One story that stuck with me especially is from a former worker in a car parts company in the Rust Belt. She talks about how she used to have a good income, but all it took was one small incident for it all to go south. In her case, the factory was bought by a bigger company, who promptly shut it down.
All around, similar fates were waiting for the other factories, so that, after an astonishingly short time (I think she says this all happened within five years), the city went from bustling to bust.
And that’s just the beginning. Because there were no unions, no social safety net, even no family to catch her, she – and probably a lot of others – just fell through the cracks.
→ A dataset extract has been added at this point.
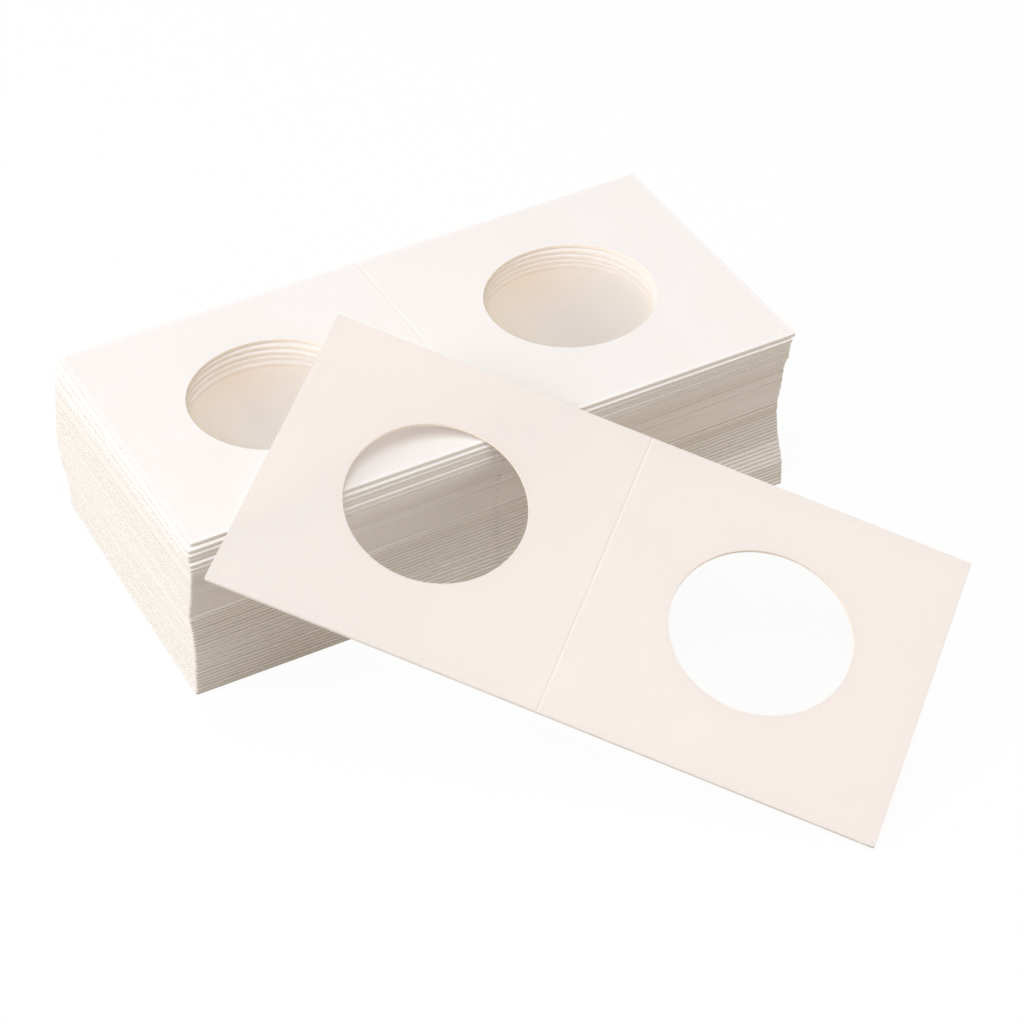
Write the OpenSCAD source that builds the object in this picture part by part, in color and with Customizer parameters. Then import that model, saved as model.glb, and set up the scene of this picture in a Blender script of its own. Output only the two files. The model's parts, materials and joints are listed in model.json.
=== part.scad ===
// Pack of paperboard coin flips: a squared-up pile of unfolded flips, and one more that leans on it.
// A flip is two square panels joined by a pressed crease. Each panel has a round window, and one clear
// film covers the inner face. A coin is laid on one window and the other panel folds over it.
// X runs along the pile, Y goes back from its front edge and Z goes up. The origin is the middle of
// the pile's base.

/* [Board] */
// Side of one square panel; an unfolded flip is two panels long
panel = 50.8; // [45:0.1:60]
// Thickness of the paperboard
board_t = 0.52; // [0.35:0.01:0.7]
// Radius of the die-cut corners
corner_r = 0.4; // [0.2:0.05:2]

/* [Window] */
// Diameter of the die-cut round window
window_d = 27.3; // [18:0.1:39]
// How far the window's centre sits above the middle of its panel
window_rise = 0.7; // [0:0.1:2]

/* [Crease] */
// Width of the pressed crease between the panels
crease_w = 0.6; // [0.4:0.05:1]
// Depth that the crease is pressed into the inner face
crease_depth = 0.08; // [0.05:0.01:0.25]

/* [Film] */
// Thickness of the clear film on the inner face
film_t = 0.05; // [0.03:0.01:0.1]
// Bare margin of board around the film
film_margin = 0.8; // [0.3:0.1:3]

/* [Pile] */
// Number of flips in the pile
pile_count = 49; // [20:1:49]
// Air between a flip and the one that lies on it
ply_gap = 0.014; // [0.005:0.001:0.04]
// How far single flips stray from the line of their neighbours
stray = 0.03; // [0:0.01:0.3]
// How far single flips turn from their neighbours, in degrees
stray_turn = 0.02; // [0:0.01:0.2]

/* [Leaning flip] */
// Length of slope from the pile's top edge down to the corner that stands on the floor
lean_reach = 80.8; // [70:0.1:95]
// Place of that corner along the pile's front edge, from the left end
lean_along = 68.3; // [60:0.1:75]
// Turn of the leaning flip in its own plane, in degrees
lean_yaw = -47.3; // [-50:0.1:-44]
// Clearance between the leaning flip and the pile's edge, square to the flip
lean_gap = 0.08; // [0.02:0.01:0.2]
// Clearance between the standing corner and the floor
foot_gap = 0.08; // [0.02:0.01:0.2]

/* [Hidden] */
$fn = 96;
// One overrun serves every cut
cut = 0.1;
// Clearance between the crease and the panel that folds
crease_gap = 0.03;
// Height of the folding axis above the film
fold_rise = 0.02;

flip_len = 2 * panel;
ply_t = board_t + film_t;
ply_pitch = ply_t + ply_gap;
top_ply = pile_count - 1;
pile_h = pile_count * ply_pitch - ply_gap;
fold_z = ply_t + fold_rise;
lean_tilt = asin((pile_h - foot_gap) / lean_reach);

// Drift of the pile from its base up. Each row holds the share of the pile's height, the shift along X
// and along Y as shares of the panel, and the turn in degrees. The pile was squared up by hand: it
// steps back up to its middle, most of all at its right end, leans out again above that, and its last
// six flips step back one by one.
drift_shares = [
    [0.000, 0.000, 0.000, 0.00], [0.030, 0.002, 0.003, 0.16], [0.120, 0.004, 0.007, 0.26],
    [0.150, 0.005, 0.012, 0.41], [0.185, 0.005, 0.019, 0.65], [0.245, 0.004, 0.028, 1.09],
    [0.275, 0.003, 0.032, 1.26], [0.365, 0.003, 0.037, 1.41], [0.425, 0.001, 0.039, 1.46],
    [0.479, 0.000, 0.032, 1.18], [0.500, 0.000, 0.036, 1.16], [0.580, 0.001, 0.026, 1.22],
    [0.640, 0.003, 0.020, 1.32], [0.760, 0.006, 0.014, 1.40], [0.790, 0.006, 0.009, 1.44],
    [0.850, 0.002, -0.009, 1.42], [0.875, 0.001, -0.018, 1.34], [0.896, 0.002, -0.017, 1.28],
    [0.917, 0.005, -0.015, 1.09], [0.938, 0.010, -0.008, 0.74], [0.958, 0.011, -0.008, 0.71],
    [0.979, 0.018, -0.004, 0.47], [1.000, 0.034, 0.008, 0.30],
];
// Flips at the top over which the stray dies out, so that the topmost lies where the drift puts it
stray_fade = 6;
// Steps of angle that scatter the strays unevenly from flip to flip
stray_steps = [137.5, 222.5, 99.7];

function height_share(i) = i / top_ply;
function drift(i, column) = lookup(height_share(i), [for (row = drift_shares) [row[0], row[column]]]);
function stray_share(i, axis) = min(1, (top_ply - i) / stray_fade) * sin(i * stray_steps[axis]);
function ply_x(i) = panel * drift(i, 1) + stray * stray_share(i, 0);
function ply_y(i) = panel * drift(i, 2) + stray * stray_share(i, 1);
function ply_turn(i) = drift(i, 3) + stray_turn * stray_share(i, 2);

function two_digits(i) = str(i < 10 ? "0" : "", i);
function board_name(i) = str("pile_board_", two_digits(i + 1));

// A die-cut sheet with rounded corners, centred, as a flat outline
module sheet_outline(size_x, size_y, r) {
    square([size_x - 2 * r, size_y], center = true);
    square([size_x, size_y - 2 * r], center = true);
    for (sx = [-1, 1], sy = [-1, 1])
        translate([sx * (size_x / 2 - r), sy * (size_y / 2 - r)])
            circle(r);
}

// The part of an outline on one side of the crease: side is -1 for the left and 1 for the right
module one_side(side) {
    intersection() {
        children();
        translate([side * (crease_w + flip_len) / 2, 0])
            square([flip_len, flip_len], center = true);
    }
}

module board_outline() {
    sheet_outline(flip_len, panel, corner_r);
}

module film_outline() {
    sheet_outline(flip_len - 2 * film_margin, panel - 2 * film_margin, corner_r);
}

// The round hole that is die-cut through one panel
module window_cut(side) {
    translate([side * panel / 2, window_rise, -cut])
        cylinder(d = window_d, h = board_t + 2 * cut);
}

// A whole flip's board, lying flat with its inner face up and its crease at X = 0
module whole_board() {
    difference() {
        linear_extrude(board_t) board_outline();
        for (side = [-1, 1]) window_cut(side);
        translate([-crease_w / 2, -panel, board_t - crease_depth])
            cube([crease_w, 2 * panel, crease_depth + cut]);
    }
}

module whole_film() {
    translate([0, 0, board_t])
        linear_extrude(film_t) film_outline();
}

// Puts a flip at its place in the pile, counted from the base
module at_ply(i) {
    translate([ply_x(i), ply_y(i), i * ply_pitch])
        rotate([0, 0, ply_turn(i)])
            children();
}

module pile_board(i) {
    color("floralwhite")
        at_ply(i) whole_board();
}

// The films of every flip below the topmost, one solid each
module pile_films() {
    color("azure", 0.35)
        for (i = [0 : top_ply - 1])
            at_ply(i) whole_film();
}

module top_board() {
    pile_board(top_ply);
}

module top_film() {
    color("azure", 0.35)
        at_ply(top_ply) whole_film();
}

// Puts the leaning flip's own frame where it leans: across the front edge of the topmost flip, with its
// lowest corner just clear of the floor
module at_lean() {
    at_ply(top_ply)
        translate([lean_along - panel, -panel / 2, ply_t])
            rotate([lean_tilt, 0, 0])
                translate([0, -lean_reach, lean_gap])
                    rotate([0, 0, lean_yaw])
                        translate([-panel, panel / 2, 0])
                            children();
}

// One panel of the leaning flip, up to its side of the crease
module half_board(side) {
    color("floralwhite")
        at_lean()
            difference() {
                linear_extrude(board_t) one_side(side) board_outline();
                window_cut(side);
            }
}

module half_film(side) {
    color("azure", 0.35)
        at_lean()
            translate([0, 0, board_t])
                linear_extrude(film_t) one_side(side) film_outline();
}

module left_panel() {
    half_board(-1);
}

module left_film() {
    half_film(-1);
}

// The thinned board in the crease, on the left panel's edge. It bends when the flip folds.
module crease_strip() {
    color("oldlace")
        at_lean()
            translate([-crease_w / 2, -panel / 2, 0])
                cube([crease_w - crease_gap, panel, board_t - crease_depth]);
}

module right_panel() {
    half_board(1);
}

module right_film() {
    half_film(1);
}

for (i = [0 : top_ply - 1])
    pile_board(i);
pile_films();
top_board();
top_film();
left_panel();
left_film();
crease_strip();
right_panel();
right_film();

// The hinge and the seats in the pile's frame, for whoever builds on this model
function turn_x(p, a) = [p[0], p[1] * cos(a) - p[2] * sin(a), p[1] * sin(a) + p[2] * cos(a)];
function turn_z(p, a) = [p[0] * cos(a) - p[1] * sin(a), p[0] * sin(a) + p[1] * cos(a), p[2]];
function lean_turn(p) = turn_z(turn_x(turn_z(p, lean_yaw), lean_tilt), ply_turn(top_ply));
function lean_point(p) =
    let (flat = turn_z(p + [-panel, panel / 2, 0], lean_yaw))
    let (sloped = turn_x(flat + [0, -lean_reach, lean_gap], lean_tilt))
    let (placed = turn_z(sloped + [lean_along - panel, -panel / 2, ply_t], ply_turn(top_ply)))
    placed + [ply_x(top_ply), ply_y(top_ply), top_ply * ply_pitch];
echo(hinge_point = lean_point([0, 0, fold_z]), hinge_axis = lean_turn([0, -1, 0]));
echo(coin_seat = lean_point([panel / 2, window_rise, ply_t]), seat_axis = lean_turn([0, 0, 1]));
echo(pile_height = pile_h, tilt = lean_tilt);
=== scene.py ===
"""The looks of a pack of paperboard coin flips: a squared-up pile, and one more flip that leans on it."""
import json
import math

import bpy
from mathutils import Euler, Matrix, Vector


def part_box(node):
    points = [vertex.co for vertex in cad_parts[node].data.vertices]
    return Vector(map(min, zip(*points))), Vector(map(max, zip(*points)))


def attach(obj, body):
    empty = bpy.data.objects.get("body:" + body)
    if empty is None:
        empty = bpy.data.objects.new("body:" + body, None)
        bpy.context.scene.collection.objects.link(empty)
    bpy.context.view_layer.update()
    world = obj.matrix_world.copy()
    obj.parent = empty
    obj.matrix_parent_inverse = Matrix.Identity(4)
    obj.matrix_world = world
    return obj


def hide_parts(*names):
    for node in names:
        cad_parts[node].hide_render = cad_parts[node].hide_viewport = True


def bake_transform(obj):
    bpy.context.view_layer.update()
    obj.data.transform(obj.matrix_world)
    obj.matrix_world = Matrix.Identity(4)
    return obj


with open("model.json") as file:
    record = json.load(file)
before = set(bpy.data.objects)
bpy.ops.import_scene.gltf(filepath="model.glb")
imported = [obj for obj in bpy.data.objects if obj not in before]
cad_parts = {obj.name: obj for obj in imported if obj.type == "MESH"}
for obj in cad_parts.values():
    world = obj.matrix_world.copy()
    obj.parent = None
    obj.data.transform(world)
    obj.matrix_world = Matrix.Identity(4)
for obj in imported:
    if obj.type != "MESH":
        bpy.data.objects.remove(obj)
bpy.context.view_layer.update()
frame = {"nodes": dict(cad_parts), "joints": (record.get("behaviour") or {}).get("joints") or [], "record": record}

MM = 0.001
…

It was an astonishing read. Sure, things aren’t perfect here on the other side of the pond, but, I kept thinking, at least there’s a bottom we could hit. In the US, you just keep falling.
It’s not a pretty thought. But it is a great book.
As I mentioned before, this book was published during the Obama heydays. Because we seem to have a questionable relationship with time right now, I had to look up what 2013 was like.
It was the year we listened to Get Lucky and Wrecking Ball. Beyonce sang at the Super Bowl Half Time Show, Argo won Best Picture at the Oscars, and Jennifer Lawrence fell up the stairs.
What I’m trying to say is – this book predates all the ‘How on earth did we end up here?’ panic we seem to be engulfed by now.
In other words, we could have known, had we wanted to.
Hindsight is 20/20, as they say, but I guess my point is this – Trump isn’t the cause. He’s the result.
And if America wants to change its course, a midterm election isn’t enough. But it’s a damn good place to start.